No! You’ll thank me in the end. You need to get ahead!
You might say that it’s normal for children to be forgotten, or shutdown, by the aspirational mistakes made by adults, trying to do their best in child care and I’d have to agree; I’m a parent, a father, with a gamut of rights and wrongs under my belt.
It was to be decades before I accepted that repercussions, driven by the fundamental loss of our defining nature, are passed on from one generation to the next… along with this innocuous claim…You’re nobody unless you’re somebody.
A well-known English actor once advised me to be far more ruthless, if I wanted to make a mark in show business. Come on, they said, think of the glory, the accolades, the money! As I stood there trying to work out where to take this, they hissed like a venomous snake, then spat out how they’d clawed their way up the ladder. That won’t really work for me, I countered… I‘m still trying to secure a deeper stability for the adult, entrapped in the physical, by making peace with the little boy struggling with the weight.
Waiting at the station, in the short time left before the last train, I began to expel my smug reply and the advice, because the impression made me feel edgy, like steel. In absolving the slicer, making mincemeat out of my brain, warmth trickled back to heart.
However high I climbed, wherever I ended up on the score sheet, whether it’s a sore loser, pissed with the process, or made up in the fast lane, sacrificing a life for that myopic throne at the top, seemed like taking a sword to the sense of wonder.
A frost was starting to catch the iron rim of the bench.
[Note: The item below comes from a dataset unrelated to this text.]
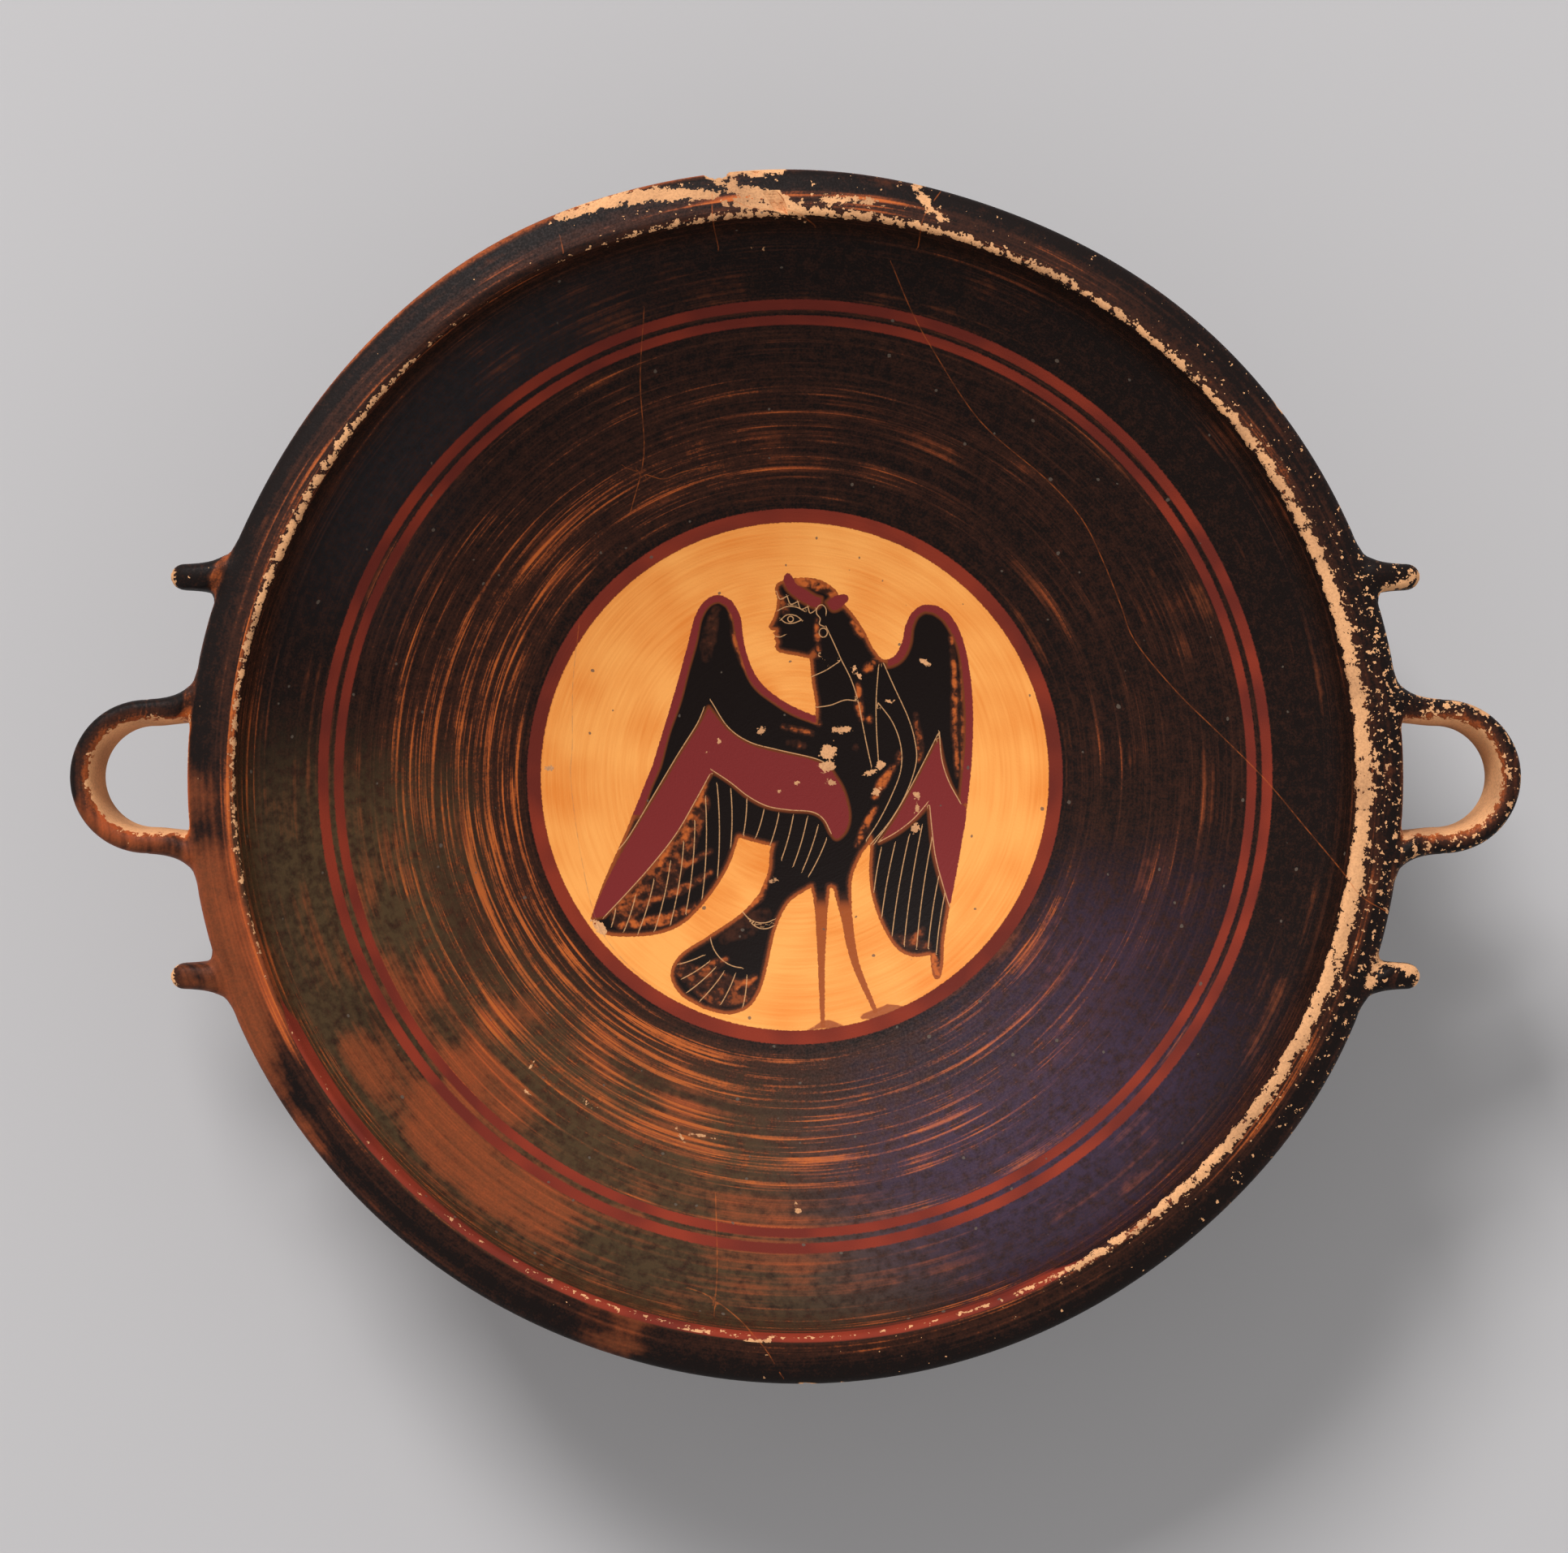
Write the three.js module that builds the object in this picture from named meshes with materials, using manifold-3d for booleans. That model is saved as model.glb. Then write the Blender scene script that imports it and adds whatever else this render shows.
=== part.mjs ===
// A Greek drinking cup (kylix) of fired clay: a wide shallow bowl with a broad rim, on a low flaring
// foot. Two ribbon handles loop out from the rim, with a short spur on each side of each handle.
// Bowl, foot, handles and spurs were joined while the clay was soft and fired as one piece, so the cup
// is one solid. Millimetres, +Z up. The origin is on the axis of the bowl, on the plane that the foot
// stands on. The handles lie along X.
import * as THREE from "three";
import { mergeVertices } from "three/addons/utils/BufferGeometryUtils.js";
import Module from "manifold-3d";

const { clamp, degToRad, lerp, radToDeg, smoothstep } = THREE.MathUtils;

// ---- driving dimensions -------------------------------------------------------------------------
const cupHeight = 98; // the rim's highest line above the table
const rimRadius = 150; // outer edge of the rim
const crestRadius = 137.8; // inner edge of the rim, its highest line
const rimDrop = 2.6; // how far the rim's top falls from the crest to its outer edge
const rimDepth = 9.5; // height of the rim's outer face
const lipHeight = 9.6; // from the crease inside the bowl up to the crest
const creaseRadius = 134; // where the bowl turns up into the lip
const floorHeight = 36; // inside floor of the bowl, on the axis
const floorThickness = 7;
const wallThickness = 5.6;
const bowlPower = 2.35; // how flat the bowl lies in the middle: 2 is a parabola, more is flatter

const footRadius = 60;
const footEdge = 5; // height of the foot's upright edge
const footRing = 10; // width of the flat ring that the cup stands on
const stemRadius = 31; // narrowest place between foot and bowl
const stemHeight = 24;
const hollowHeight = 21; // top of the hollow under the foot, on the axis

const turnSteps = 90; // facets round the axis
const bowlSteps = 9; // facets from the axis to the crease

const ribbonTop = 94.4; // upper edge of the handles and spurs
const ribbonHeight = 21.5;
const ribbonThickness = 6;
const edgeRound = 2.6; // rounding of the ribbon's edges
const handleReach = 179.8; // from the axis to the outermost point of a handle
const rootRise = 1.6; // how much higher the ribbons stand where they meet the rim
const loopRadius = 19.5; // outside of the handle's round end, seen from above
const loopLean = 0.09; // how much narrower the loop is along its lower edge
const rootHalf = 26; // half the width over both roots of a handle, where they spread into the rim
const rootStart = 127; // radius at which the roots begin, inside the bowl's wall
const spreadLength = 3.2; // distance over which a root narrows, out from the rim

const spurAside = 49.3; // from the handle's middle line to a spur's
const spurReach = 154; // from the plane of the axis to a spur's tip
const spurHalf = 3.1; // half a spur's thickness near its tip
const spurRoot = 7.5; // half its width where it spreads into the rim
const spurHeight = 15;
const spurTaper = 5; // how far its lower edge rises towards the tip
const spurBlunt = 0.72; // how much of its thickness is left at the very tip

// Where the soft rim was pressed in or out by hand: direction in degrees from +X, how far along the
// rim the press spreads, and how far it moves the rim's outer and inner edge.
const rimPresses = [
  { at: 70, spread: 16, outer: -1.2, inner: -0.3 },
  { at: 120, spread: 14, outer: 1.0, inner: 1.6 },
  { at: 153, spread: 11, outer: -0.7, inner: -0.8 },
  { at: 205, spread: 12, outer: 0.2, inner: 0.6 },
  { at: 252, spread: 18, outer: -0.5, inner: -0.5 },
  { at: 330, spread: 15, outer: 1.0, inner: 0.4 },
];

// Pieces broken out of the rim. Each is a wedge laid along the rim: its direction in degrees, the
// radius and height of its middle, its length, its size across the rim and down, its turn about Z
// against the rim, and its tilt, in degrees.
const rimChips = [
  { at: 97.5, radius: 150.9, height: 94, length: 9.5, across: 6.6, down: 18, turn: -14, tilt: 0 },
  { at: 93.9, radius: 151.4, height: 97.4, length: 11.5, across: 10, down: 5, turn: 4, tilt: -12 },
  { at: 92.2, radius: 142.6, height: 98.9, length: 5.5, across: 16, down: 4.6, turn: 36, tilt: -9 },
  { at: 271, radius: 150.6, height: 92, length: 3.6, across: 3.2, down: 12, turn: 20, tilt: 0 },
  { at: 37.5, radius: 150.7, height: 94.6, length: 6, across: 2.8, down: 7, turn: -8, tilt: 0 },
];

// ---- joins and cuts ------------------------------------------------------------------------------
const wasm = await Module();
wasm.setup();

function solidOf(geometry) {
  const bare = new THREE.BufferGeometry();
  bare.setAttribute("position", geometry.getAttribute("position"));
  if (geometry.index) bare.setIndex(geometry.index);
  const merged = mergeVertices(bare, 1e-3);
  const mesh = new wasm.Mesh({
    numProp: 3,
    vertProperties: merged.getAttribute("position").array,
    triVerts: new Uint32Array(merged.index.array),
  });
  return new wasm.Manifold(mesh);
}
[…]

I got up, stamped my feet, then walked down to the end of an empty platform, lost to the world.
A staccato shriek broke the silence, short static bursts, announcing the cancellation of the train.
I looked up from the stepping stone of thought, to the night sky.
A million years of interplanetary shifts, where nothing and everything had changed.
Ever the child, I began as I end, seeking harmony of play, somewhere between the letter of a snowflake and the stars… a mortal creation, set in a human world of conflict and pain.